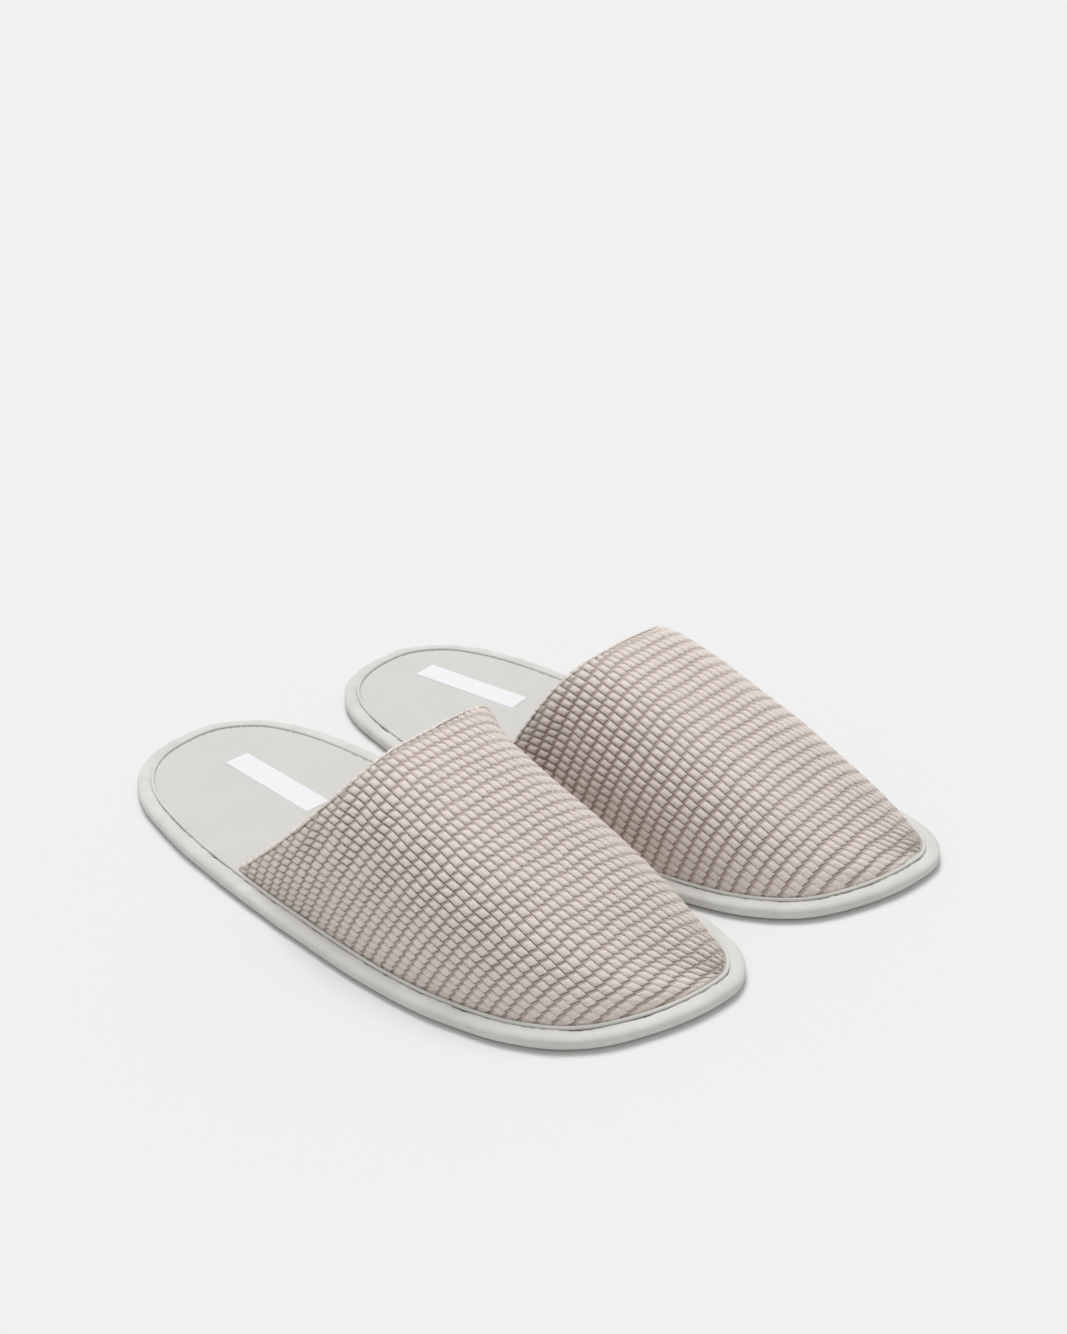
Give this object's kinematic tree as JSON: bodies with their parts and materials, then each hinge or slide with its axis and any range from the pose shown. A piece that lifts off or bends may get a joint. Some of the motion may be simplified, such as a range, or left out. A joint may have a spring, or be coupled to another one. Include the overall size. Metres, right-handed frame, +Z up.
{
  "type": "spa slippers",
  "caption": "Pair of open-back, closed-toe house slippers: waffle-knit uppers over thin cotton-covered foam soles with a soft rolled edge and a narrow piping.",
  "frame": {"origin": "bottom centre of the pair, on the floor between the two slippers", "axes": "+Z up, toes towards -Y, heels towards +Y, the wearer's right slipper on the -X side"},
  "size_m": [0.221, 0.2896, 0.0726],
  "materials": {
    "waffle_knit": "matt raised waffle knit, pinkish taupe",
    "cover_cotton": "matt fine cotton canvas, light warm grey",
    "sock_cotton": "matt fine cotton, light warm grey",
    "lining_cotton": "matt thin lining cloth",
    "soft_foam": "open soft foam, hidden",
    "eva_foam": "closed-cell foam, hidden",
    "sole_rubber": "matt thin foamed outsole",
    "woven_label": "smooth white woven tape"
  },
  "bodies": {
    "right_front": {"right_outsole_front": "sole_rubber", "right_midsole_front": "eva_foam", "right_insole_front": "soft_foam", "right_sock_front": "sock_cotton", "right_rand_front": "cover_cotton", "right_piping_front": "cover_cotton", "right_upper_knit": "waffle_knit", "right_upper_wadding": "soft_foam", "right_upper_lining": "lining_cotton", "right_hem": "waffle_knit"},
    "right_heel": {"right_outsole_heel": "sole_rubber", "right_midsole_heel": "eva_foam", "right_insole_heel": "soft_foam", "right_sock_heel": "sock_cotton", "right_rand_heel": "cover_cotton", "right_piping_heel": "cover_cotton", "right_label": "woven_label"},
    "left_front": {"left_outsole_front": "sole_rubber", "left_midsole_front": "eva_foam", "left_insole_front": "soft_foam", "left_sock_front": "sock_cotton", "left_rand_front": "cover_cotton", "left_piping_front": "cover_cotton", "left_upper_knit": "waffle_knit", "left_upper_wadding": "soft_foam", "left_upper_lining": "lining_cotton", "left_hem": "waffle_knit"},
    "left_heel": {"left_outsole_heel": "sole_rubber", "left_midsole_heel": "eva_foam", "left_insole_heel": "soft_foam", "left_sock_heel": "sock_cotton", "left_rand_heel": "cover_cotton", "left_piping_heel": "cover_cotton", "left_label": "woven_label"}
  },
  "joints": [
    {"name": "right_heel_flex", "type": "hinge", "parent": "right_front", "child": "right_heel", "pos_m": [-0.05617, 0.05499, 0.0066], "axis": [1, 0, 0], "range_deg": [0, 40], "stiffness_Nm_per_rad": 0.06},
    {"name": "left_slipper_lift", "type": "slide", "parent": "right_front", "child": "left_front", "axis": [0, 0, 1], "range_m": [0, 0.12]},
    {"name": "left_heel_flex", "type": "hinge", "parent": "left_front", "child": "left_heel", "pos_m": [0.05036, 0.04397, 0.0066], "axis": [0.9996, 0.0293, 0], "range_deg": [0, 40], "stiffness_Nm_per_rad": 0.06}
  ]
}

□ □ □ □

Please reproduce each line exactly as written.

| Answer to the exercise |
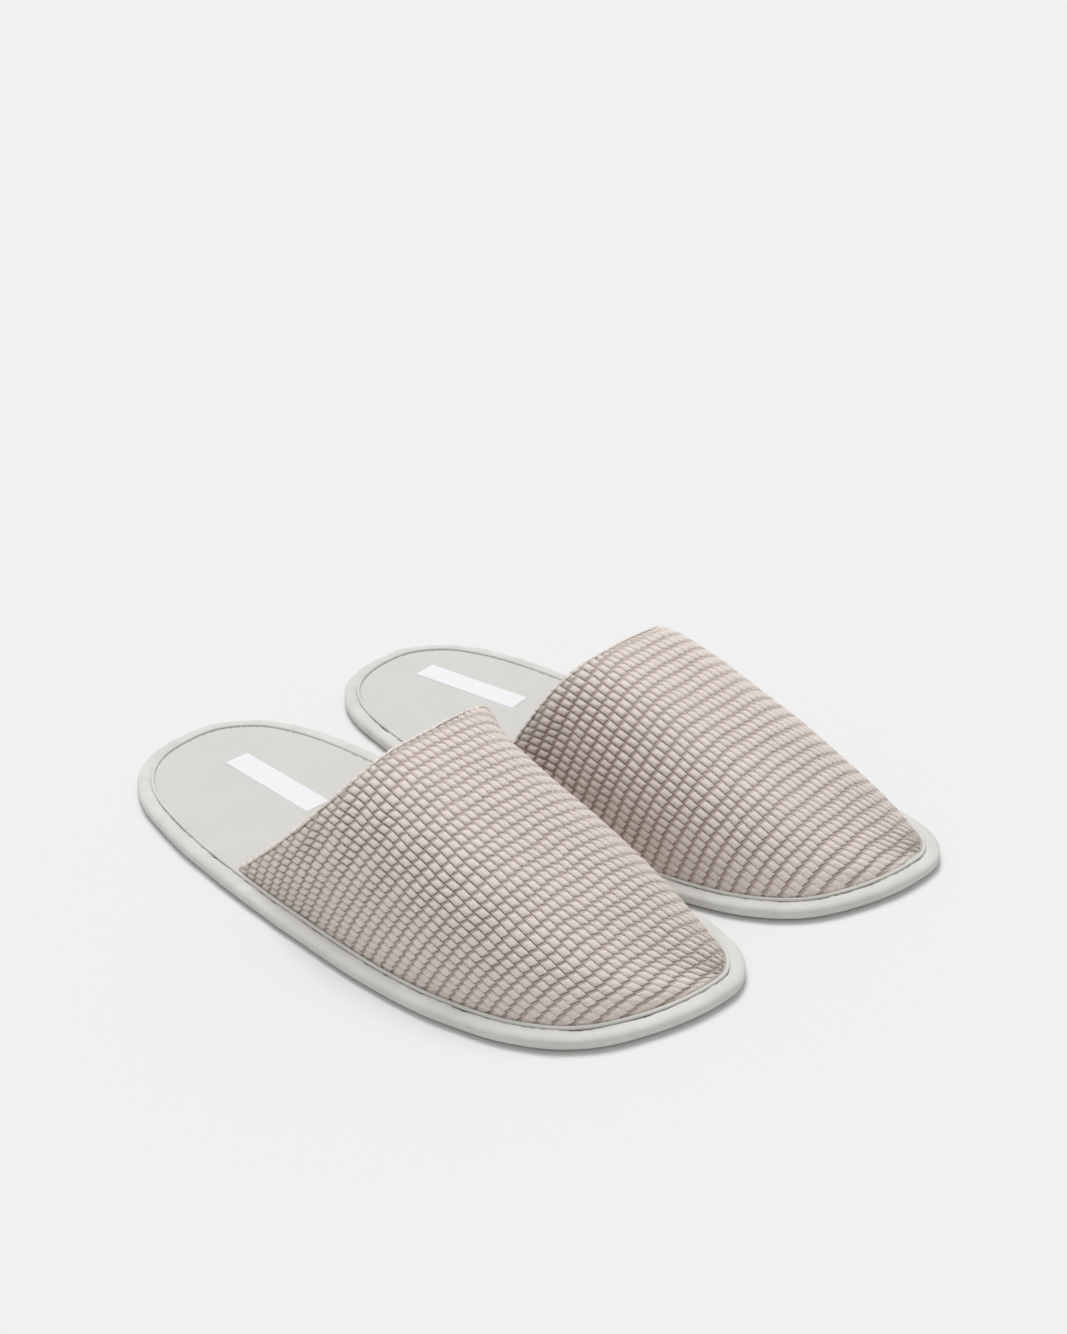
Give this object's kinematic tree as JSON: bodies with their parts and materials, then each hinge or slide with its axis and any range from the pose shown. A piece that lifts off or bends may get a joint. Some of the motion may be simplified, such as a range, or left out. A joint may have a spring, or be coupled to another one. Include the overall size. Metres, right-handed frame, +Z up.
{
  "type": "spa slippers",
  "caption": "Pair of open-back, closed-toe house slippers: waffle-knit uppers over thin cotton-covered foam soles with a soft rolled edge and a narrow piping.",
  "frame": {"origin": "bottom centre of the pair, on the floor between the two slippers", "axes": "+Z up, toes towards -Y, heels towards +Y, the wearer's right slipper on the -X side"},
  "size_m": [0.221, 0.2896, 0.0726],
  "materials": {
    "waffle_knit": "matt raised waffle knit, pinkish taupe",
    "cover_cotton": "matt fine cotton canvas, light warm grey",
    "sock_cotton": "matt fine cotton, light warm grey",
    "lining_cotton": "matt thin lining cloth",
    "soft_foam": "open soft foam, hidden",
    "eva_foam": "closed-cell foam, hidden",
    "sole_rubber": "matt thin foamed outsole",
    "woven_label": "smooth white woven tape"
  },
  "bodies": {
    "right_front": {"right_outsole_front": "sole_rubber", "right_midsole_front": "eva_foam", "right_insole_front": "soft_foam", "right_sock_front": "sock_cotton", "right_rand_front": "cover_cotton", "right_piping_front": "cover_cotton", "right_upper_knit": "waffle_knit", "right_upper_wadding": "soft_foam", "right_upper_lining": "lining_cotton", "right_hem": "waffle_knit"},
    "right_heel": {"right_outsole_heel": "sole_rubber", "right_midsole_heel": "eva_foam", "right_insole_heel": "soft_foam", "right_sock_heel": "sock_cotton", "right_rand_heel": "cover_cotton", "right_piping_heel": "cover_cotton", "right_label": "woven_label"},
    "left_front": {"left_outsole_front": "sole_rubber", "left_midsole_front": "eva_foam", "left_insole_front": "soft_foam", "left_sock_front": "sock_cotton", "left_rand_front": "cover_cotton", "left_piping_front": "cover_cotton", "left_upper_knit": "waffle_knit", "left_upper_wadding": "soft_foam", "left_upper_lining": "lining_cotton", "left_hem": "waffle_knit"},
    "left_heel": {"left_outsole_heel": "sole_rubber", "left_midsole_heel": "eva_foam", "left_insole_heel": "soft_foam", "left_sock_heel": "sock_cotton", "left_rand_heel": "cover_cotton", "left_piping_heel": "cover_cotton", "left_label": "woven_label"}
  },
  "joints": [
    {"name": "right_heel_flex", "type": "hinge", "parent": "right_front", "child": "right_heel", "pos_m": [-0.05617, 0.05499, 0.0066], "axis": [1, 0, 0], "range_deg": [0, 40], "stiffness_Nm_per_rad": 0.06},
    {"name": "left_slipper_lift", "type": "slide", "parent": "right_front", "child": "left_front", "axis": [0, 0, 1], "range_m": [0, 0.12]},
    {"name": "left_heel_flex", "type": "hinge", "parent": "left_front", "child": "left_heel", "pos_m": [0.05036, 0.04397, 0.0066], "axis": [0.9996, 0.0293, 0], "range_deg": [0, 40], "stiffness_Nm_per_rad": 0.06}
  ]
}